The world is full of crosses, not just in churches but on walls of houses, at wayside shrines, hung around necks, carried in purses, clutched in prayer. They are all “holy”, because they all communicate the meaning of the cross. Although the first Christians knew the cross as an instrument of execution, they still combed the scriptures for clues to its sacred significance. For them, divine-human history contained fragments of the cross — in the tree of Eden, the oak at Mamre, the outstretched arms of Moses. In east and west alike, they identified it in Elisha’s axe-head (2 Kings 6.1-7). And, of course, they recognised it in Moses’s serpent-staff (Numbers 21.9).

The cross is everywhere, and always: and it is meaning-full. In 1 Corinthians 1.18, Paul says, “The meaning [or ‘message’ or ‘preaching’ or ‘reason’] of the cross is folly to those who are perishing, but for us who are being saved it is the power of God.” We perceive it figuratively in acts of judicial cruelty and undeserved suffering, partly because human cruelty and suffering, too, are everywhere and always. We also observe it materially, for our vision is attuned to detecting that sacred shape, outside churches as well as within.

But the cross of Christ is also more than a fortuitous formation detected by our pattern-hungry eyes.
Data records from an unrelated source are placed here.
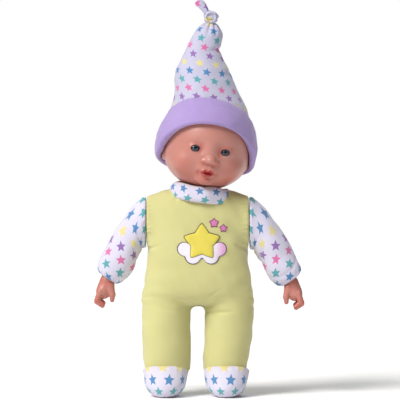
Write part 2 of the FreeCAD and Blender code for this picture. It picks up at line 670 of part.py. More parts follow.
def eye_iris(side):
    centre = eye_centre(side)
    lens = Part.makeSphere(EYE_R + 0.05, centre)
    return head_place(lens.common(rod(centre + V(0, 2 - EYE_R, 0), centre + V(0, -9, 0), IRIS_R - 0.02)))


# ---- cap ----
def cap_loft(inset):
    rings = []
    for z, width, depth, aside, back in CAP:
        height = z - (inset if z == CAP[-1][0] else 0)
        rings.append(ring(V(aside, back, height), max(width - inset, 2.0), max(depth - inset, 2.0)))
    return loft(rings)


def below(edge, floor=-20.0):
    """Everything under a curved edge that runs from front to back."""
    curve = Part.BSplineCurve()
    curve.interpolate([V(-80, y, z) for y, z in edge])
    front, back = curve.StartPoint, curve.EndPoint
    corners = [back, V(-80, back.y, floor), V(-80, front.y, floor), front]
    outline = Part.Wire([curve.toShape()] + Part.makePolygon(corners).Edges)
    return Part.Face(outline).extrude(X * 160)


def cap_cuff():
    band = cap_loft(0).cut(cap_loft(CUFF_THICK))
    return head_place(band.cut(below(CUFF_LOW)).common(below(CUFF_HIGH)))


def cap_crown():
    crown = cap_loft(CROWN_STEP).cut(cap_loft(CROWN_STEP + CROWN_THICK))
    raised = [(y, z + 0.15) for y, z in CUFF_HIGH]
    return head_place(crown.cut(below(raised)))


def cap_knot():
    return head_place(ellipsoid(*KNOT))


def cap_tail():
    """The free end of the knot, a short tapered tail."""
    along = (TAIL[2] - TAIL[0]).normalize()
    across = Y.cross(along)
    rings = [ring(p, r, r * 0.75, across, Y) for p, r in zip(TAIL, TAIL_R)]
    tip = ring(TAIL[2] + along * 1.6, TAIL_R[2] * 0.5, TAIL_R[2] * 0.4, across, Y)
    return head_place(loft(rings + [tip]).cut(ellipsoid(*KNOT)))


# ---- the whole doll ----
def build():
    nodes = {
        "torso_cover": torso_cover(),
        "torso_stuffing": torso_stuffing(),
        "pocket_lining": pocket_lining(),
        "neck_tie": neck_tie(),
        "roll_collar": roll_collar(),
        "star_patch": star_patch(),
        "cloud_patch": cloud_patch(),
        "small_star_patches": small_star_patches(),
        "back_flap": back_flap(),
        "hook_strip": closure_strip(HOOK_LAYER),
        "loop_strip": closure_strip(LOOP_LAYER),
        "front_case": front_case(),
        "rear_case": rear_case(),
        "battery_door": battery_door(),
        "battery_door_screw": screw(0, DOOR_SCREW_Z, CASE_BACK + 0.05, 6.5),
        "case_screws": case_screws(),
        "button_cells": button_cells(),
        "battery_contacts": battery_contacts(),
        "circuit_board": circuit_board(),
        "board_parts": board_parts(),
        "tact_switch": tact_switch(),
        "speaker_frame": speaker_frame(),
        "speaker_cone": speaker_cone(),
        "speaker_magnet": speaker_magnet(),
        "speaker_leads": speaker_leads(),
        "press_button": press_button(),
        "button_spring": button_spring(),
        "power_slider": power_slider(),
        "head_shell": head_shell(),
        "cap_cuff": cap_cuff(),
        "cap_crown": cap_crown(),
        "cap_knot": cap_knot(),
        "cap_tail": cap_tail(),
    }
    for side in SIDES:
        nodes[side + "_eye"] = eye_ball(side)
        nodes[side + "_iris"] = eye_iris(side)
        nodes[side + "_sleeve"] = sleeve(side)
        nodes[side + "_arm_stuffing"] = arm_stuffing(side)
        nodes[side + "_wrist_tie"] = wrist_tie(side)
        nodes[side + "_hand"] = hand(side)
        nodes[side + "_leg_cover"] = leg_cover(side)
        nodes[side + "_leg_stuffing"] = leg_stuffing(side)
        nodes[side + "_foot_cover"] = foot_cover(side)
        nodes[side + "_foot_stuffing"] = foot_stuffing(side)
    return nodes


def main():
    os.makedirs("parts", exist_ok=True)
    for name, shape in build().items():
        if len(shape.Solids) == 1:
            shape = shape.Solids[0]
        shape.translate(V(0, -CENTRE_BACK, 0))
        print(f"{name}: valid {shape.isValid()}, {len(shape.Solids)} solids, {shape.Volume / 1000:.2f} cm3")
        shape.exportStep(f"parts/{name}.step")


main()
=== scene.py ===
"""Looks of the soft-bodied baby doll: cloth body, star-print sleeves, feet, collar and cap, vinyl face.

Sizes are in millimetres in the frame of the CAD part (+Z up, the doll faces -Y) and become metres in add_mesh().
The head, its cap and the collar are drawn in the head's own frame, which head_place() maps to the doll's.
"""
import json
import math
import bpy
import numpy as np
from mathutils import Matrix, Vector


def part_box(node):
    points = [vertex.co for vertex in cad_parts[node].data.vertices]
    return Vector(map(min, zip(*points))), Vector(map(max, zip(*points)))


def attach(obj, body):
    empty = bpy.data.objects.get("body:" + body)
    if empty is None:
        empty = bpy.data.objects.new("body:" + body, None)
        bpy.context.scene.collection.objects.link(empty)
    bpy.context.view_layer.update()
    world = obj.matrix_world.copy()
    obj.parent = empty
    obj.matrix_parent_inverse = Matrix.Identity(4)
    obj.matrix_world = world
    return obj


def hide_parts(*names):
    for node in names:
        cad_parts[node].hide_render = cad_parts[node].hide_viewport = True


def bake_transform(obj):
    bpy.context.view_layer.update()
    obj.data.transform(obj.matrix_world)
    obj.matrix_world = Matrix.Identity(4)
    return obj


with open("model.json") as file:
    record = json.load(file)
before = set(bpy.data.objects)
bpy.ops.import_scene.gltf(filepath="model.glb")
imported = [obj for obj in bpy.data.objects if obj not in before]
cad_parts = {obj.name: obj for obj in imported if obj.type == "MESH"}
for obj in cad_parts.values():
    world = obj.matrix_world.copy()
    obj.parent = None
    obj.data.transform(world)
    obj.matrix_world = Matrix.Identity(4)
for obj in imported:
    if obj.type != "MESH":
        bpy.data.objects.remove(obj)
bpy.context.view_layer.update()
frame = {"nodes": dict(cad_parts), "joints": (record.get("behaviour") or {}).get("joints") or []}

MM = 0.001
JOINTS = {j["name"]: j for j in frame["joints"]}
SIDES = {"left": 1, "right": -1}


# ---- places taken from the frame ----
def joint_place(name):
    """A hinge's point in millimetres and its axis."""
    joint = JOINTS[name]
    return np.array(joint["pos_m"]) / MM, np.array(joint["axis"])


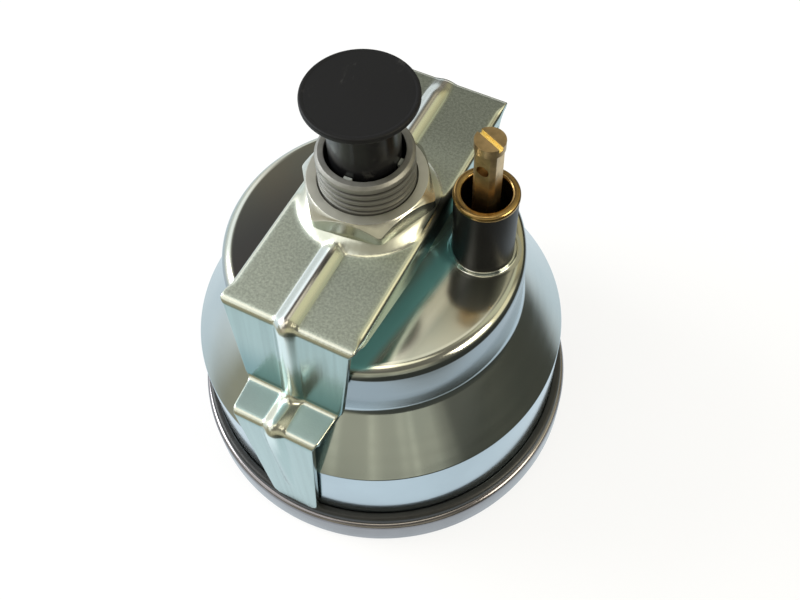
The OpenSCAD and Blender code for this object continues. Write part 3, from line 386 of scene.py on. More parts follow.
def bracket_zinc(name):
    """Matt mottled plating on the flats and smooth bluish plating with draw lines on the legs,
    with painted light across the rib, a painted highlight down each leg's rib, painted shade above
    the knees and painted shade on the strip's far half.
    """
    size = of("bracket")
    # Colours of the painted light on the rib: a pale reflection, a crown tone, a highlight and an
    # olive reflection.
    rib_left_reflection, rib_crown_painted_tone = (0.62, 0.67, 0.65), (0.70, 0.66, 0.59)
    rib_shoulder_highlight, rib_right_reflection = (0.72, 0.71, 0.55), (0.47, 0.49, 0.40)
    # Painted shade above the knee, a painted highlight down the leg's rib, and the shelf's colour.
    knee_painted_shade, leg_rib_highlight, shelf_flat = (0.20, 0.33, 0.33), (0.82, 0.90, 0.87), (0.37, 0.47, 0.45)

    def matt(w):
        """1 on the level faces, which are matt, and 0 on the rib and on all slopes and walls."""
        x, _, z = w.place()
        rib = w.absolute(x).step(2.45 * MM, 2.35 * MM)
        rib = rib * z.step(size.top + 0.05 * MM, size.top + 0.25 * MM)
        return w.upright().step(0.93, 0.985) * (1 - rib)

    def rib_tones(w):
        """Painted light across the pressed rib: a pale painted reflection on its left side, a
        painted tone on the crown, a painted highlight on the shoulder and an olive painted
        reflection on its right side.
        """
        x = w.place()[0]
        tone = x.step(-0.6 * MM, 0.1 * MM).mix(rib_left_reflection, rib_crown_painted_tone)
        tone = x.step(0.5 * MM, 0.9 * MM).mix(tone, rib_shoulder_highlight)
        return x.step(1.2 * MM, 2.2 * MM).mix(tone, rib_right_reflection)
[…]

We can understand better how the cross works by reading Philippians 2 and asking what it means for us to have “the same mind” as Christ Jesus. If that sounds too challenging, Paul’s words can be expressed another way: if we “think like Jesus” we shall share in his death on the cross, and, by that means, come to share in his resurrection.

Crosses are everywhere, but there is only one Holy Cross. Would it matter if what Helena found was a cross, not the cross? Would that make its many pieces, fractured and distributed among the faithful like consecrated bread, worthless? No. The meaning of every sacred object that we use devotionally, however venerable, is the same: to point us beyond material reality to ultimate reality, for “we look not at what can be seen but at what cannot be seen; for what can be seen is temporary, but what cannot be seen is eternal” (2 Corinthians 4.18).

When Paul proclaims that Christ Jesus became “obedient to the point of death —even death on a cross”, his focus is firmly on the body of Christ. He is not investing blood-soaked wood with miraculous power. Even the one true cross is only ever a means to an end, an instrument of God’s purpose. Kissing the cross on Good Friday is worshipping not the wood but the Son of God who died to save us. That is why we should seek and celebrate crosses everywhere, inside and outside church, for every glimpse of intersection is a fresh restatement of the promise.

That promise is simple. As the Son came into the world hallowing human flesh, so he died hallowing the world that human beings inhabit. He made what is supremely ordinary — wood, material stuff — into a cradle of holiness.

Flesh and blood will not inherit the Kingdom (1 Corinthians 15.50). Even touching the wood of the one true cross does not automatically, miraculously, make us something which in truth we are not. The last chronological word on the cross in scripture is 1 Peter 2.24: “He himself bore our sins in his body on the cross.” But the Last Word — in the sense of ultimate message — is about people, not wood: “God so loved the world that he gave his only Son, so that everyone who believes in him may not perish but may have eternal life” (John 3.16).